Doğan Heper

Doğan Heper

dheper@milliyet.com.tr

Tüm Yazıları
Haberin Devamı

       HARP Akademileri Komutanlığı'nın yayınladığı rapor 28 Şubat sürecinden sonraki en önemli belgelerden biri sayılabilir.
       Raporun adı "Özelleştirme ve Türk Silahlı Kuvvetleri."
       Raporun özetini Milliyet'in ekonomi sayfasında gördünüz.
       Türkiye'de az kalan tarafsız gözlerin gözlemlerini aksettirdiği için rapora herhangi bir belgeden çok daha fazla önem vermek gerekiyor.
       * * *
       * ÖZELLEŞTİRME, günümüzde özel kesime kaynak aktarım politikalarına dönüşmüştür.
       * Özelleştirme ile kamu tekelinden çok daha vahim sonuçlar doğuracak olan özel tekeller yaratılmaktadır.
       * Devletin küçültülmesi tezi, sosyal devlet olgusunu budarken; gelir dağılımının daha da bozulmasına ve çok ciddi sosyal patlamalara neden olabilecektir.
       Bu ilginç saptamalar rapordan alındı.
       Katılırız, katılmayız ama her halükarda tartışmaya değer değil mi?
       * * *
       RAPORDA günlük hayatta eleştirilen, ama üst düzeyde pek de dikkate alınmayan pek çok noktaya parmak basılıyor.
       Piyasa ekonomisinin "özel tekelleşme" demek olmadığı vurgulanıyor.
       Oyunun kuralları düzenlenmediği için liberalizmin dejenerasyonunun yaşandığı ileri sürülüyor.
       Bu ithamların, iddiaların, saptamaların hiç olmazsa bir bölümünü hemen reddetmek o kadar da kolay değil.
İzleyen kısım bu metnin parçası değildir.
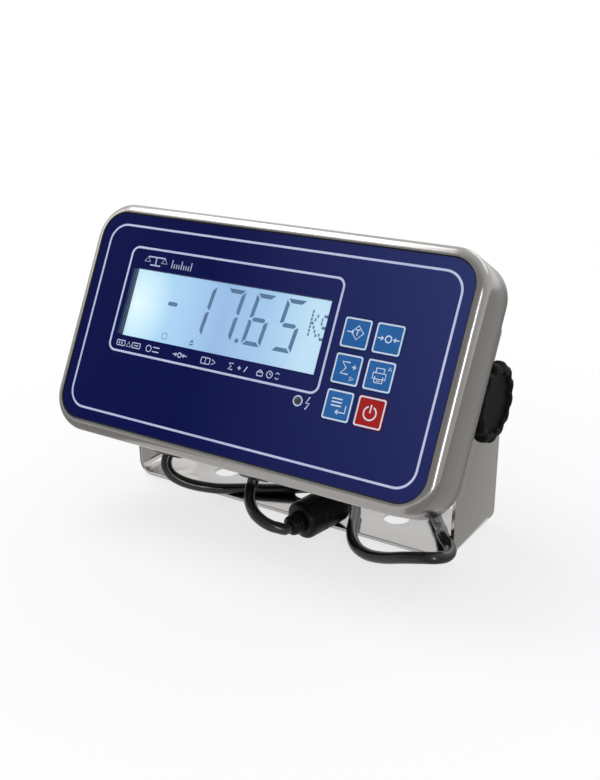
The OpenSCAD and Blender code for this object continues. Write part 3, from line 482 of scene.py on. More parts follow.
FINISHES = {
    # name: (kind, dark colour, light colour, (least roughness, most), further settings)
    "Bracket steel": (metal, (0.45, 0.439, 0.428), (0.5, 0.489, 0.478), (0.14, 0.19),
        {"stretch": (0.03, 1, 1), "scale": 5200.0, "strength": 0.06, "smears": 0.06}),
    "Housing steel": (metal, (0.31, 0.299, 0.288), (0.37, 0.358, 0.346), (0.19, 0.25),
        {"stretch": (0.03, 1, 1), "scale": 5200.0, "strength": 0.07, "smears": 0.06}),
    "Hardware steel": (metal, (0.45, 0.45, 0.45), (0.62, 0.62, 0.62), (0.2, 0.32), {"scale": 1500.0}),
    "Plug nickel": (metal, (0.6, 0.59, 0.56), (0.8, 0.79, 0.76), (0.08, 0.16), {"scale": 2000.0}),
    "Contact brass": (metal, (0.45, 0.32, 0.13), (0.7, 0.53, 0.25), (0.15, 0.28), {"scale": 2000.0}),
    "Knob plastic": (plastic, (0.003, 0.003, 0.004), (0.006, 0.006, 0.007), (0.44, 0.52),
        {"scale": 1900.0, "strength": 0.2, "dust": 0.004, "specular": 0.06}),
    "Gland nylon": (plastic, (0.008, 0.008, 0.009), (0.018, 0.018, 0.02), (0.3, 0.42), {"dust": 0.05}),
    "Seal rubber": (plastic, (0.012, 0.012, 0.012), (0.026, 0.026, 0.026), (0.55, 0.75), {"strength": 0.35}),
    "Lead jacket": (plastic, (0.004, 0.004, 0.005), (0.01, 0.01, 0.012), (0.16, 0.26),
        {"scale": 3500.0, "strength": 0.05}),
    "Connector shell": (plastic, (0.002, 0.002, 0.003), (0.004, 0.004, 0.005), (0.3, 0.38),
        {"dust": 0.003, "specular": 0.12}),
    "Connector insert": (plastic, (0.01, 0.01, 0.012), (0.02, 0.02, 0.024), (0.5, 0.65), {}),
    "Tie nylon": (plastic, (0.012, 0.012, 0.013), (0.022, 0.022, 0.024), (0.35, 0.5), {}),
    "Key blue": (plastic, (0.012, 0.115, 0.37), (0.02, 0.15, 0.44), (0.24, 0.34),
        {"scale": 5200.0, "strength": 0.08, "specular": 0.3}),
    "Key red": (plastic, (0.33, 0.004, 0.005), (0.42, 0.007, 0.008), (0.24, 0.34),
        {"scale": 5200.0, "strength": 0.08, "specular": 0.3}),
    "Face print": (plastic, (0.5, 0.56, 0.82), (0.6, 0.66, 0.9), (0.4, 0.5), {"specular": 0.3}),
    "Key print": (plastic, (0.66, 0.72, 0.86), (0.76, 0.82, 0.93), (0.4, 0.5), {"specular": 0.3}),
    "Display print": (plastic, (0.035, 0.15, 0.32), (0.045, 0.175, 0.37), (0.3, 0.4), {"specular": 0.1}),
    # Black for the painted shade in the groove between the face film and the rim
    "Film edge": (plastic, (0.002, 0.002, 0.004), (0.006, 0.006, 0.009), (0.4, 0.6), {"specular": 0.2}),
    "Display edge": (plastic, (0.004, 0.01, 0.05), (0.01, 0.03, 0.1), (0.2, 0.3), {"specular": 0.3}),
    "Light lens": (plastic, (0.5, 0.52, 0.55), (0.62, 0.64, 0.68), (0.08, 0.16), {}),
    "Light core": (plastic, (0.02, 0.02, 0.035), (0.04, 0.04, 0.06), (0.2, 0.3), {}),
    "Spacer film": (plastic, (0.5, 0.53, 0.58), (0.6, 0.63, 0.68), (0.35, 0.45), {}),
    "Circuit film": (plastic, (0.3, 0.17, 0.05), (0.42, 0.26, 0.09), (0.25, 0.35), {}),
    "Light guide": (plastic, (0.75, 0.8, 0.86), (0.85, 0.9, 0.95), (0.3, 0.4), {}),
    "White plastic": (plastic, (0.62, 0.62, 0.58), (0.72, 0.72, 0.68), (0.4, 0.55), {"dust": 0.1}),
    "Board lacquer": (plastic, (0.005, 0.06, 0.02), (0.01, 0.11, 0.035), (0.2, 0.35),
        {"scale": 700.0, "strength": 0.25, "blotch": 160.0}),
    "Chip black": (plastic, (0.01, 0.01, 0.01), (0.02, 0.02, 0.02), (0.45, 0.6), {}),
    "Capacitor sleeve": (plastic, (0.01, 0.012, 0.05), (0.02, 0.025, 0.09), (0.2, 0.3), {}),
    "Battery case": (plastic, (0.012, 0.016, 0.02), (0.024, 0.03, 0.036), (0.4, 0.55), {"strength": 0.3}),
    "Wire red": (plastic, (0.25, 0.008, 0.008), (0.4, 0.015, 0.012), (0.3, 0.4), {}),
}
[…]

Özellikle, "özelleştirmenin ve yabancılaştırmanın ideolojik bir dayatma" olduğu iddiaları; üzerinde çok durmayı, tartışmayı gerektirecek konular olacaktır.
       Özelleştirmeyi tümden reddetmeyen, ama yaratacağı başıbozukluğa karşı çıkan raporda, bir daha yerine konulamayacak değerlerin ve kuruluşların yabancı sermayenin kontroluna girmesine de hayır deniliyor.
       * * *
       BÖYLE bir kaynaktan çıkan ve bu derece cesur bir özelleştirme eleştirisini kapsayan raporu önemsememek imkansız.
       Ülkenin adeta özelleştirme aşkıyla yanıp tutuştuğu bir dönemde aykırı, hem de objektif kaynaklı aykırı bir ses belki de bazı konularda, bazı alanlarda bir kez daha ve biraz daha durup düşünülmesini gerektirecektir.
       Eğer bunu sağlarsa, rapor amacına ulaşmış demektir.
       Raporun şu cümlesi belki de vermek istediği mesajı da özetlemektedir:
       "Özelleştirme, tüm ekonomik sorunları çözecek sihirli bir değnek ve ulaşılacak nihai amaç değildir..."
       * * *
       TÜRKİYE dönem dönem devletçiliğin ve serbest piyasa ekonomisinin laboratuvarı oldu.
       Ama her işte, her konuda olduğu gibi tercihini hep bir karasevda haline getirdi. Tabir yerindeyse vur deyince öldürdü.
       Devletçilik gündemdeyse ondan yararlısı yok, adili yok... Aksi savunulamaz, tartışılamaz... Serbest piyasa ekonomisi gündemdeyse, ondan iyisi can sağlığı...
       Her olayda olduğu gibi, Türkiye bu konuda da orta yolu bulma özürlüsü...
       Harp Akademileri'nin raporu insanlarımızı bu konuyu düşünmeye, tartışmaya yönlendirecekse, yararlı olmuş demektir.